REPUBLIKA.CO.ID, JAKARTA -- Perusahaan tekstil PT Sri Rejeki Isman Tbk (SRIL) atau Sritex dinyatakan pailit oleh Pengadilan Negeri (PN) Niaga Semarang. Hal tersebut termaktub dalam putusan dengan nomor perkara 2/Pdt.Sus-Homologasi/2024/PN Niaga Smg.
Sritex dinyatakan pailit, imbas utang jumbo yang menumpuk sebesar 1,6 miliar Dolar AS atau sebesar Rp 25,01 triliun. Berdasarkan laporan keuangan semester I-2024, Sritex mengalami defisiensi modal yang serius, dengan ekuitas mencapai minus 980,56 juta dolar AS, atau sekitar Rp 15,34 triliun.
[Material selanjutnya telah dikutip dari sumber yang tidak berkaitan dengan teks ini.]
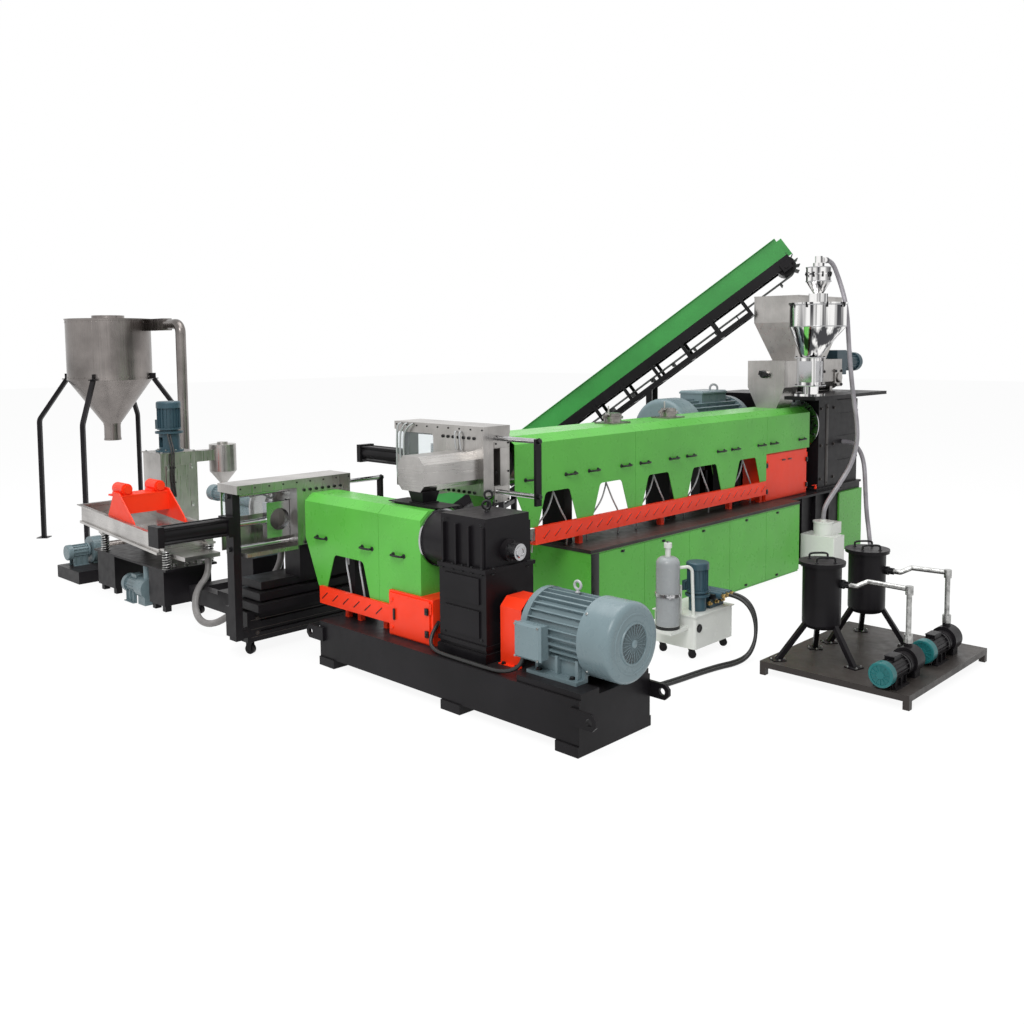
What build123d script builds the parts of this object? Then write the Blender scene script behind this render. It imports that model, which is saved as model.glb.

Artinya, perusahaan memiliki lebih banyak utang daripada aset yang dimiliki.
Liabilitas jangka panjang Sritex pun sangat besar, mencapai 1,47 miliar dolar AS atau sekitar Rp 23,02 triliun, sementara liabilitas jangka pendeknya tercatat sebesar 131,42 juta dolar AS atau sekitar Rp 2,05 triliun. Dari laporan keuangan tersebut pun tampak sebagian besar kewajiban Sritex adalah utang yang harus dilunasi dalam jangka waktu yang lebih lama.
Masih dalam laporan keuangannya, utang bank menjadi penyebab utama tingginya liabilitas jangka panjang Sritex. Total utang mencapai 809,99 juta dolar AS atau setara dengan sekitar Rp 12,66 triliun.
Tercatat, ada 28 bank yang memiliki tagihan kredit jangka panjang terhadap Sritex. PT Bank Negara Indonesia (Persero) Tbk salah satunya, total utang Sritex di BNI sebesar 23,81 juta dolar AS atau setara Rp 371,56 miliar.
BNI menyatakan optimisme dalam menghadapi proses hukum terkait Sritex, dengan tetap fokus pada pengelolaan risiko dan peningkatan kualitas aset. Corporate Secretary BNI Okki Rushartomo mengatakan, pihaknya akan terus memantau perkembangannya dan koordinasi dengan pemerintah, khususnya Kementerian BUMN dan Kementerian Keuangan untuk membahas langkah-langkah selanjutnya.
"BNI menghormati proses yang masih berjalan terkait pernyataan pailit Sri Rejeki Isman (Sritex) oleh Pengadilan Niaga Semarang yang dilanjutkan oleh pengajuan Kasasi oleh Sritex," ujarnya dalam keterangan yang diterima Republika, Selasa (29/10/2024).
Saat ini, BNI memiliki rasio pencadangan yang cukup kuat dan terbukti telah berhasil menjaga kualitas aset lebih baik dengan rasio loan at risk turun dari 14,4 persen menjadi 11,8 persen periode sembilan bulan hingga September 2024 (yoy), begitupun NPL yang turun menjadi 2 persen dari 2,3 persen dibandingkan periode yang sama tahun lalu.
"Dengan prinsip yang prudent, kami meyakini risiko yang akan mempengaruhi laba perseroan akan terbatas," ujarnya.